Eating Authors: Rebecca Gomez Farrell

1 Comment » Written on September 28th, 2020 by
Categories: Plugs
Rebecca Gomez Farrell

The Autumnal Equinox as well as National Elephant Appreciation Day fell on the same day this year and I hope you remembered to celebrate both. For unrelated reasons, I’ve been under stupid amounts of stress this past week and it’s likely that I will continue in that vein for another week or more, but the specifics are not my story to tell. Suffice it to say I have not been sleeping well, or exercising, or getting as much work done as I’d like.

Fortunately, things that I had set in motion are coming to fruition despite my stress levels. I refer of course to my first-ever Kickstarter, which was approved just the other day and will be going live on Wednesday. This is a bit of crowfunding to allow me to publish a book of one hundred of the best meals from the ten years of this very EATING AUTHORS blog. I promise I’ll be posting about it far and wide and sharing a link so you can get in on some of the amazing swag being offered.

Meanwhile, let me introduce you to this week’s guest, Rebecca Gomez Farrell, who resides out on the west coast of California where, when she’s not writings short stories or novels, she fills her time with a variety of author-adjacent activities. She co-organizes the East Bay Science Fiction and Fantasy Writers Meetup Group, as well as heading up her local chapter of the national Women Who Submit Lit organization, which encourages all writers who identify as women and/or genderqueer to submit their work out for publication. As if that wasn’t enough, she recently stepped up and took on the responsibility of being the new Communications Manager for the Science Fiction and Fantasy Writers of America (SFWA)!

Having spent years myself in service to SFWA and seeing how the sausage gets made, I was impressed and immediately reached out to invite her to share a meal with all of you.

LMS: Welcome, Becca. Please talk to me about your most memorable meal.

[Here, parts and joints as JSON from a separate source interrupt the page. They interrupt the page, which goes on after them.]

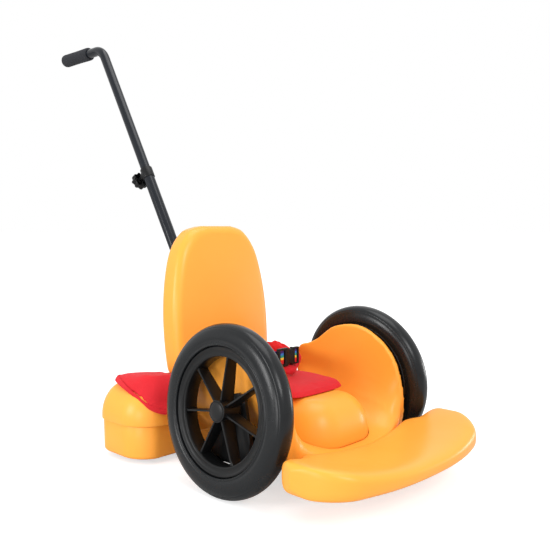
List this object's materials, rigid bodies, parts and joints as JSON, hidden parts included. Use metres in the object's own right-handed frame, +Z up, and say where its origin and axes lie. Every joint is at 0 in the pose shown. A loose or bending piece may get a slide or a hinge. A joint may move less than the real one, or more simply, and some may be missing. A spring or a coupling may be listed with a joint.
{
  "type": "toddler mobility ride-on",
  "caption": "Low ride-on chair for a toddler: cambered hand-driven wheels, side guards, footrest, castors, backrest, lap belt and a telescoping push handle.",
  "frame": {"origin": "on the floor, in the middle of the width and halfway between the footrest's front and the grip's rear end", "axes": "+Z up, -Y the way the child faces, +X the child's left"},
  "size_m": [0.447, 1.108, 0.89],
  "materials": {
    "orange_moulding": "satin moulded polyethylene",
    "red_fabric": "coated woven cover",
    "tyre_rubber": "smooth rubber",
    "black_nylon": "moulded nylon",
    "black_painted_steel": "gloss powder coat",
    "bright_steel": "zinc plated",
    "grey_tread": "moulded tread",
    "black_foam": "closed-cell foam",
    "striped_webbing": "woven striped webbing"
  },
  "bodies": {
    "chassis": {"seat_body_shell": "orange_moulding", "rear_lower_shell": "orange_moulding", "side_guard_tub": "orange_moulding", "footrest": "orange_moulding", "footrest_tube_left": "black_painted_steel", "footrest_tube_right": "black_painted_steel", "chassis_plate": "black_painted_steel", "axle_bracket_left": "black_nylon", "axle_bracket_right": "black_nylon", "bracket_bolt_left_1": "bright_steel", "bracket_bolt_left_2": "bright_steel", "bracket_bolt_right_1": "bright_steel", "bracket_bolt_right_2": "bright_steel", "axle_left": "bright_steel", "axle_right": "bright_steel", "bearing_spacer_left": "bright_steel", "bearing_spacer_right": "bright_steel", "castor_base_front_left": "bright_steel", "castor_base_front_right": "bright_steel", "castor_base_rear_left": "bright_steel", "castor_base_rear_right": "bright_steel", "backrest": "orange_moulding", "backrest_bracket": "black_painted_steel", "lower_pole": "black_painted_steel", "pole_socket": "black_nylon", "pole_grommet": "black_nylon", "clamp_collar": "black_nylon", "seat_pad": "red_fabric", "belt_strap_left": "red_fabric", "belt_strap_right": "red_fabric", "belt_webbing_left": "striped_webbing", "belt_webbing_right": "striped_webbing", "belt_pad": "red_fabric", "buckle_socket": "black_nylon", "buckle_prongs": "black_nylon"},
    "wheel_left": {"tyre_left": "tyre_rubber", "spoked_rim_left": "black_nylon", "hub_cap_left": "black_nylon", "outer_bearing_left": "bright_steel", "inner_bearing_left": "bright_steel"},
    "wheel_right": {"tyre_right": "tyre_rubber", "spoked_rim_right": "black_nylon", "hub_cap_right": "black_nylon", "outer_bearing_right": "bright_steel", "inner_bearing_right": "bright_steel"},
    "fork_front_left": {"castor_fork_front_left": "black_nylon", "castor_axle_front_left": "bright_steel"},
    "fork_front_right": {"castor_fork_front_right": "black_nylon", "castor_axle_front_right": "bright_steel"},
    "fork_rear_left": {"castor_fork_rear_left": "black_nylon", "castor_axle_rear_left": "bright_steel"},
    "fork_rear_right": {"castor_fork_rear_right": "black_nylon", "castor_axle_rear_right": "bright_steel"},
    "roller_front_left": {"castor_wheel_front_left": "grey_tread"},
    "roller_front_right": {"castor_wheel_front_right": "grey_tread"},
    "roller_rear_left": {"castor_wheel_rear_left": "grey_tread"},
    "roller_rear_right": {"castor_wheel_rear_right": "grey_tread"},
    "handle": {"upper_tube": "black_painted_steel", "handle_grip": "black_foam"},
    "knob": {"clamp_knob": "black_nylon"}
  },
  "joints": [
    {"name": "wheel_spin_left", "type": "hinge", "parent": "chassis", "child": "wheel_left", "pos_m": [0.19, -0.26903, 0.14364], "axis": [0.9952, 0, 0.0976], "continuous": true},
    {"name": "wheel_spin_right", "type": "hinge", "parent": "chassis", "child": "wheel_right", "pos_m": [-0.19, -0.26903, 0.14364], "axis": [-0.9952, 0, 0.0976], "continuous": true},
    {"name": "swivel_front_left", "type": "hinge", "parent": "chassis", "child": "fork_front_left", "pos_m": [0.066, -0.18702, 0.05], "axis": [0, 0, 1], "continuous": true},
    {"name": "swivel_front_right", "type": "hinge", "parent": "chassis", "child": "fork_front_right", "pos_m": [-0.066, -0.18702, 0.05], "axis": [0, 0, 1], "continuous": true},
    {"name": "swivel_rear_left", "type": "hinge", "parent": "chassis", "child": "fork_rear_left", "pos_m": [0.128, -0.01103, 0.064], "axis": [0, 0, 1], "continuous": true},
    {"name": "swivel_rear_right", "type": "hinge", "parent": "chassis", "child": "fork_rear_right", "pos_m": [-0.128, -0.01103, 0.064], "axis": [0, 0, 1], "continuous": true},
    {"name": "roll_front_left", "type": "hinge", "parent": "fork_front_left", "child": "roller_front_left", "pos_m": [0.066, -0.17203, 0.023], "axis": [1, 0, 0], "continuous": true},
    {"name": "roll_front_right", "type": "hinge", "parent": "fork_front_right", "child": "roller_front_right", "pos_m": [-0.066, -0.17203, 0.023], "axis": [1, 0, 0], "continuous": true},
    {"name": "roll_rear_left", "type": "hinge", "parent": "fork_rear_left", "child": "roller_rear_left", "pos_m": [0.128, 0.00398, 0.023], "axis": [1, 0, 0], "continuous": true},
    {"name": "roll_rear_right", "type": "hinge", "parent": "fork_rear_right", "child": "roller_rear_right", "pos_m": [-0.128, 0.00398, 0.023], "axis": [1, 0, 0], "continuous": true},
    {"name": "handle_slide", "type": "slide", "parent": "chassis", "child": "handle", "axis": [0, 0.5045, 0.8634], "range_m": [-0.2, 0]},
    {"name": "knob_turn", "type": "hinge", "parent": "chassis", "child": "knob", "pos_m": [0, 0.20438, 0.56866], "axis": [0, 0.8634, -0.5045], "range_deg": [0, 360]}
  ]
}
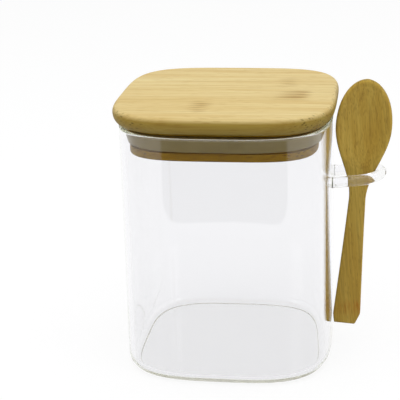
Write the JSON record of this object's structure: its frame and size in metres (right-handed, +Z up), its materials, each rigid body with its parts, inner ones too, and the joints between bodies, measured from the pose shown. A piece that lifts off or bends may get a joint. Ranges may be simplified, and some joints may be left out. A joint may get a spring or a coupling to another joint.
{
  "type": "glass storage jar",
  "caption": "Square clear glass storage jar with a bamboo lid sealed by a silicone ring, and a bamboo spoon hung in a glass loop on its side.",
  "frame": {"origin": "centre of the jar's flat base, on the surface that it stands on", "axes": "+Z up through the mouth; +X towards the wall that carries the loop and spoon; -Y is the side that the spoon's dished face looks to"},
  "size_m": [0.1306, 0.1046, 0.1381],
  "materials": {
    "clear_glass": "clear, smooth, fire-polished borosilicate",
    "bamboo_lid": "sanded laminated bamboo, satin",
    "grey_silicone": "milky grey silicone, satin",
    "bamboo_spoon": "sanded carbonised bamboo, matt"
  },
  "bodies": {
    "jar": {"glass_jar": "clear_glass", "spoon_loop": "clear_glass"},
    "lid": {"lid_board": "bamboo_lid", "lid_plug": "bamboo_lid", "seal_ring": "grey_silicone"},
    "spoon": {"spoon": "bamboo_spoon"}
  },
  "joints": [
    {"name": "lid_lift", "type": "slide", "parent": "jar", "child": "lid", "axis": [0, 0, 1], "range_m": [0, 0.04]},
    {"name": "spoon_lift", "type": "slide", "parent": "jar", "child": "spoon", "axis": [0.0745, 0, 0.9972], "range_m": [0, 0.1]}
  ]
}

RGF: In addition to writing fiction, I’m what the kids call an influencer, particularly of food and drink. So I’ve had a ton of memorable meals, from maple-walnut pie served a la mode with horchata ice cream to manhattans made with smoked bourbon. It’s a hobby that absolutely contributes to the sensual aspects of my writing. What’s most powerful to me, however, is the emotional memories a meal can trigger.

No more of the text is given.